Table of project content with references to the Freud Museum website.

Table of project content with references to the Freud Museum website.

So hardly enough, this is a period of time that I managed to make myself go into a deeper level of understanding myself, which is a “painful” and unhappy process. That was the main challenge for me, to find a way to explain and express my feeling without bringing myself down. The way I worked through this project was divided in 4 parts. firstly, I would go to my list of interesting pages in the Freud Museum website and I would pick the one that I could associate with more at that period of time. Then, after reading, listening and exploring everything in that page, I would start writing how that makes me feel and how I relate to that, followed by brainstorming on how to best express this in an artwork or process of making an artwork. The third step was to make the artwork and keep notes along the way and finally, I would upload it to the blog and analyse everything that would also help me notice how to make it easier the next time.

When I started making work, it was a week before I had to fly back to Brighton from Greece, I had to finish the artwork for the Ogygia, at least so that I could then use the digital photos to make the blog page form Brighton, leaving behind the actual piece. Weirdly enough, that was more difficult than expected. I had to think back, to use my notes and I also had a video call with my mom so that she would show me the art piece in video. I think that in a way I lost my connection with the artwork when I left, not being in the space where it was made it seemed more like a memory than anything else. On the other hand, that feeling also created an interesting new approach that I also used in the explanation and making of the blog page. It made the balloons move for me, like when you are little and you watch it disappear in the sky, which also sums up the feeling I have on my birthday.

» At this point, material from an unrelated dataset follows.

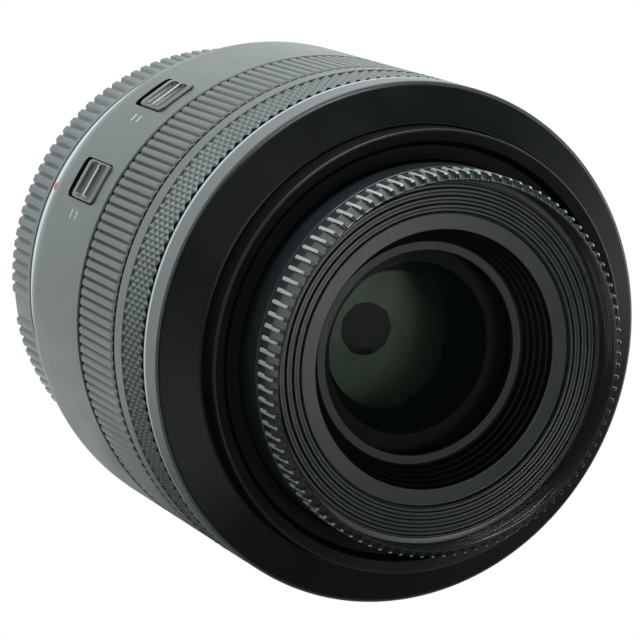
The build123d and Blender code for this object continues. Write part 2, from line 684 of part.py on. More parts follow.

(the first artwork) “The happiness you almost forgot about.”

After that, I started making the artwork for Telepylos at that time, I was quarantining in Brighton, in an almost empty house, since I would be moving right after the quarantine was over. I was feeling trapped in my own mind because I wanted to make work and that would also help with the passing of my time but I couldn’t bring myself into using any of the art supplies I had in the house, maybe because I hadn’t used them in so long, they seemed outlandish to me, like I wasn’t allowed to use them (I usually have this feeling whenever I change countries). So I tried to use only what I found there, anything that seemed abandoned and not used. But again in a way these materials took a different form through my eyes when I started using them, they became important and alive and it was much easier writing about something with an aura, a soul.

Still photo of the installation "The shimmering light of life that covers death"

(The second artwork)Still photo of the installation “The shimmering light of life that covers death”

Now this is where the interesting part begins. Although I used and referenced my feeling and approaches through the making of the whole project, I didn’t feel like it took the form of a psychoanalytic process until I wrote the conclusion, Aeolia. In a way, at this point I stopped “pretending” to myself that this whole process had a bold and noticeable outcome and I accepted the fact that this was the beginning of a bigger journey of psychoanalysis through art. The whole project, might not be successful in the way that I hoped but it is in a different and, in my opinion better, more realistic way. For starters, I accepted the fact that I was not in a position to overcome and to share my actual and really important psychological obstacles in such a short period of time. Secondly, I made myself go through smaller anxiety causes that could be addressed in such limited time and taking into consideration the circumstances, that actually helped me drop and leave behind some of my thoughts. Lastly, I learned how to built a blog, taking into consideration the user’s experience, that will always come in handy in the digitally depended world that we now live in.

Even though I am satisfied with the outcome of the project in a general view, If I could go back in time, there would still be a couple of things that I would try to do differently. For example, I would force myself to leave my comfort zone, if we can consider any of the current situation as a part of anyone’s “comfort zone”, meaning that I would maybe bring myself to use my art supplies at least for experimentation, or to try and make some more (non-written) artworks before the end of the project. Finally, Using a blog was a new experience for me and I gave more attention to the working and orientation parts of the blog, without suggesting that it doesn’t properly work this way, maybe it would be interesting to also try and balance out the process of making the work to go on the blog with the blog as a platform for this work.